- Anthony George portrays Jeremiah
- Portrayed by: Anthony George (1967) Timothy Gordon (1968) Addison Powell (voice) (1968) Alex Stevens (1968) Adrian Paul (1991)
- First appearance: November 21, 1967
- Last appearance: 1991
- Created by: Dan Curtis

= Jeremiah Collins =

Jeremiah Collins is a fictional character played primarily by Anthony George during the 1795 flashback on the ABC television gothic horror soap opera serial Dark Shadows.

==Story==
The character of Jeremiah Collins (Anthony George) was born in 1763. In the original series, was depicted as the younger brother of Joshua Collins (Louis Edmonds) and Abigail Collins (Clarice Blackburn); also as the brother-in-law to Naomi Collins (Joan Bennett). Jeremiah was an uncle to Sarah Collins (Sharon Smythe) and Barnabas Collins (Jonathan Frid), who intended to marry Josette du Pres (Kathryn Leigh Scott).

However, Barnabas had a last minute fling on Martinique in 1795 with Josette's maid, Angelique Bouchard (Lara Parker). Josette was never wiser, even to her death. Angelique heard from Barnabas that he still intended to wed Josette and that Angelique was the merest of flings. This news angered Angelique and she hexed Jeremiah, placing him in her thrall so he would marry Josette instead.

On the evening of Barnabas' and Josette's wedding, under the influence of Angelique, Josette and Jeremiah giddily eloped. Later, feeling guilty or perhaps the spell's effects had weakened, they returned to the Collins' family house to face the consequences of what they had done. After Barnabas learned of their marriage, he challenged Jeremiah to a duel. The family tried to dissuade them, but caught in the passion of the moment, Barnabas insisted it go forward. Jeremiah was mortally wounded; he would later succumb to his wounds at 2:00 A.M.
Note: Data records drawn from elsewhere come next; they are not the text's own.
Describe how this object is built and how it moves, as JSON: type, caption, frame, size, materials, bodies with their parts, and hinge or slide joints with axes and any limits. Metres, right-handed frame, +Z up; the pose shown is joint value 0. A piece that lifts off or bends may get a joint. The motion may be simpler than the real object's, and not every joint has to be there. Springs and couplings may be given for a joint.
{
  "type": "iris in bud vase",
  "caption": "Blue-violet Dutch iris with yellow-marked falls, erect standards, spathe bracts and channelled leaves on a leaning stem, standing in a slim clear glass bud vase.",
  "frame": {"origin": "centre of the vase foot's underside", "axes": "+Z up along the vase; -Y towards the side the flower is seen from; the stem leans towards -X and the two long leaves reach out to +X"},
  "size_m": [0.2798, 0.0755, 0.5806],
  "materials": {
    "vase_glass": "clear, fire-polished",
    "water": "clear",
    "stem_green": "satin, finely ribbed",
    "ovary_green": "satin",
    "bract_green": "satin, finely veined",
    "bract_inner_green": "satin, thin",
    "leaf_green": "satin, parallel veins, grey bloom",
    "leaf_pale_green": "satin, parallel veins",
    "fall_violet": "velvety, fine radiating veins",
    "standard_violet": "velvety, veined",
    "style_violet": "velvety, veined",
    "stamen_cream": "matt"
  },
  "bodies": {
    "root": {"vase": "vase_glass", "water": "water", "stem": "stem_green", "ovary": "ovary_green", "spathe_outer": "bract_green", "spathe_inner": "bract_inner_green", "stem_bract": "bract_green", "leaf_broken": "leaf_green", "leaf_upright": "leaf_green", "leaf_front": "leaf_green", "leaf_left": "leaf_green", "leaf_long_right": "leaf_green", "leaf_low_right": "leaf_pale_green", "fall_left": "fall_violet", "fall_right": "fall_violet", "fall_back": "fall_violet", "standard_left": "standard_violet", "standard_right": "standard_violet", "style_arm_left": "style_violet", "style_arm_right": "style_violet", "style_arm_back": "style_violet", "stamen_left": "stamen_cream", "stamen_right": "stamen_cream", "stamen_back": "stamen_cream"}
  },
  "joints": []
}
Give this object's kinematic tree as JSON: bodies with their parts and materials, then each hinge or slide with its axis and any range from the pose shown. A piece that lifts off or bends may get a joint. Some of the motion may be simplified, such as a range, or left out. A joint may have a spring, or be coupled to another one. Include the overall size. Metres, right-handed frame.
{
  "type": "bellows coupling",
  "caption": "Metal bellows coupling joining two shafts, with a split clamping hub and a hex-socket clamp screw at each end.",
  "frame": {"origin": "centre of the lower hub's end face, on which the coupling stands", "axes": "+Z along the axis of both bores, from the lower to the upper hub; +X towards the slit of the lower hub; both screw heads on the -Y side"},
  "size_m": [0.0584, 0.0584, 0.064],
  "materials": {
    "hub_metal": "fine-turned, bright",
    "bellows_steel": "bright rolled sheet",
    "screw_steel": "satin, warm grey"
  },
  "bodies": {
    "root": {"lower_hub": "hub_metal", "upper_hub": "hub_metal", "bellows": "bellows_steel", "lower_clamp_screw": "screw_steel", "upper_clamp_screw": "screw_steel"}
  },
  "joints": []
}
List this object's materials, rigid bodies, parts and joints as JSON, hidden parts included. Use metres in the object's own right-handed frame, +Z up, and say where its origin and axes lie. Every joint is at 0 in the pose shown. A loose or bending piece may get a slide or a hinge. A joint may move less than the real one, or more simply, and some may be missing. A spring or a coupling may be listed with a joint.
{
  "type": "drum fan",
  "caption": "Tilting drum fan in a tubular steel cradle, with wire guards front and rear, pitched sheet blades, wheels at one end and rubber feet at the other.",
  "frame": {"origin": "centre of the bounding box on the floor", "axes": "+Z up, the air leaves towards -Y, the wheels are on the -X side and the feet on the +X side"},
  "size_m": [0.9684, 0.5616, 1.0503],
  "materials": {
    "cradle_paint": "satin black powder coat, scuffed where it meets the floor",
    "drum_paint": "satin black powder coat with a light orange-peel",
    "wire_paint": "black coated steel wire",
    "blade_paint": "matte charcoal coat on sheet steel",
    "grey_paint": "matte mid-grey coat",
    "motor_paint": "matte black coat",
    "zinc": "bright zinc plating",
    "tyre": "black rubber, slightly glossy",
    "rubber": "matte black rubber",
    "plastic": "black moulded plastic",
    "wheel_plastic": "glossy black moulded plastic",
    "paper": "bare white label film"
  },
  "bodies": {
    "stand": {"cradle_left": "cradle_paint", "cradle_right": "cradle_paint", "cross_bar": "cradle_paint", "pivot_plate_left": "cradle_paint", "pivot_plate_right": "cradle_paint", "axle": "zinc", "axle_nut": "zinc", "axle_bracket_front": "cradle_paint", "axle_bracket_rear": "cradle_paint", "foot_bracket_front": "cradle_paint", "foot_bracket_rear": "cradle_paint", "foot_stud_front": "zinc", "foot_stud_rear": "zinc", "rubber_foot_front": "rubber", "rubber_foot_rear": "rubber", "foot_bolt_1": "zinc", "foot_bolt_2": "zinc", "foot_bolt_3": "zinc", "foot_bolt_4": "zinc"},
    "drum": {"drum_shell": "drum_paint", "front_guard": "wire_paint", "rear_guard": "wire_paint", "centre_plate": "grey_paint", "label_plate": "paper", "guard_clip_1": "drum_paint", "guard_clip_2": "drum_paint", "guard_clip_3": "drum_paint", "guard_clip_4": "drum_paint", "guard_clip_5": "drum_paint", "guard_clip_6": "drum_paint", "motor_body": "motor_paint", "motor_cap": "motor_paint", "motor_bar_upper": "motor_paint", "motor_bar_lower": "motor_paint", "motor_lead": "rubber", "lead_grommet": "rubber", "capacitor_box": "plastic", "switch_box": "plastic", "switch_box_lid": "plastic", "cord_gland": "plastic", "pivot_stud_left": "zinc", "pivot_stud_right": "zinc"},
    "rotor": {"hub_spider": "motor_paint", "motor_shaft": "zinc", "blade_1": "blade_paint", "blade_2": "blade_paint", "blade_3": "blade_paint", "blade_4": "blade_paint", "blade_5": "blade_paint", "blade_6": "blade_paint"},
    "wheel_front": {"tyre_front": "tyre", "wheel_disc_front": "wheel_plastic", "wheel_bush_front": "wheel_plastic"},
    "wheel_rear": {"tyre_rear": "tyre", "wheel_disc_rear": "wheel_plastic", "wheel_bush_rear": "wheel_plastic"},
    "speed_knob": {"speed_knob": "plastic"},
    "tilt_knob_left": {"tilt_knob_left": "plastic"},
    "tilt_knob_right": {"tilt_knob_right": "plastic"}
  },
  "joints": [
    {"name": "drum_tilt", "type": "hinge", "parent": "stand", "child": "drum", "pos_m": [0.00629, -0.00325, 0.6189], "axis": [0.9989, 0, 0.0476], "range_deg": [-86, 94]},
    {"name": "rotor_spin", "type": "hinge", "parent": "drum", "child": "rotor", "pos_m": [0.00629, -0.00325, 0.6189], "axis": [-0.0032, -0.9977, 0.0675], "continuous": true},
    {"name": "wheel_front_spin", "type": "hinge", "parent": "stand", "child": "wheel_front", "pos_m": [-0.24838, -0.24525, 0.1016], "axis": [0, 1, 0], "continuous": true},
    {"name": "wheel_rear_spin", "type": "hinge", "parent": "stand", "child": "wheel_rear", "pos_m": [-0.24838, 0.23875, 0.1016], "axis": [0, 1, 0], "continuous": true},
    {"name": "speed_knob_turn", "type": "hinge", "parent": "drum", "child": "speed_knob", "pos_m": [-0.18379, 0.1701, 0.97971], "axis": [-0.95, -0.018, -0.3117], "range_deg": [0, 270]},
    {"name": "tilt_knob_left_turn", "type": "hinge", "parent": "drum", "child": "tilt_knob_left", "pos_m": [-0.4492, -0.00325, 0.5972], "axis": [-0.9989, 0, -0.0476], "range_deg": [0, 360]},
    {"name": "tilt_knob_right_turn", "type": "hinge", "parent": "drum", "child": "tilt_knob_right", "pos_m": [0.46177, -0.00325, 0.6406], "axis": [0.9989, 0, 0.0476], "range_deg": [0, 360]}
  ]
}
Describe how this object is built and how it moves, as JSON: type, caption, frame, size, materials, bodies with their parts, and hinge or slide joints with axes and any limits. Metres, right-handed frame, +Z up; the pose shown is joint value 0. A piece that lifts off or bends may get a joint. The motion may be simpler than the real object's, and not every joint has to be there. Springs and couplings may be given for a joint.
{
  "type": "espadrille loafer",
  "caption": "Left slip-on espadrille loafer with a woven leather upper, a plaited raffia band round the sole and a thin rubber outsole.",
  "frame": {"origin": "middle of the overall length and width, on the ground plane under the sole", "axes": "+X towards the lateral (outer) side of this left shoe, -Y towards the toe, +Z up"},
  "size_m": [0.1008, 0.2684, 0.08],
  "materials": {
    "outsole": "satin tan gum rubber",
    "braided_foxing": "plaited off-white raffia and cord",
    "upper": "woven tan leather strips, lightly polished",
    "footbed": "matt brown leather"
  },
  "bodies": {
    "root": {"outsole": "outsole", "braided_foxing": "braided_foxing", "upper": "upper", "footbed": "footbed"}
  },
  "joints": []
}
In the 1991 revival series, Jeremiah (Adrian Paul) was Barnabas (Ben Cross)'s younger brother. The being hexed by Angelique (Lysette Anthony) and eloping with Josette (Joanna Going) plot is mostly the same but some details were altered. For example, Jeremiah and Josette did not return to home but were located by Barnabas; it was Jeremiah who challenged Barnabas to a duel; Barnabas promised not to harm Jeremiah and was going to keep his word, but Angelique had magically interfered so Jeremiah was killed in the duel.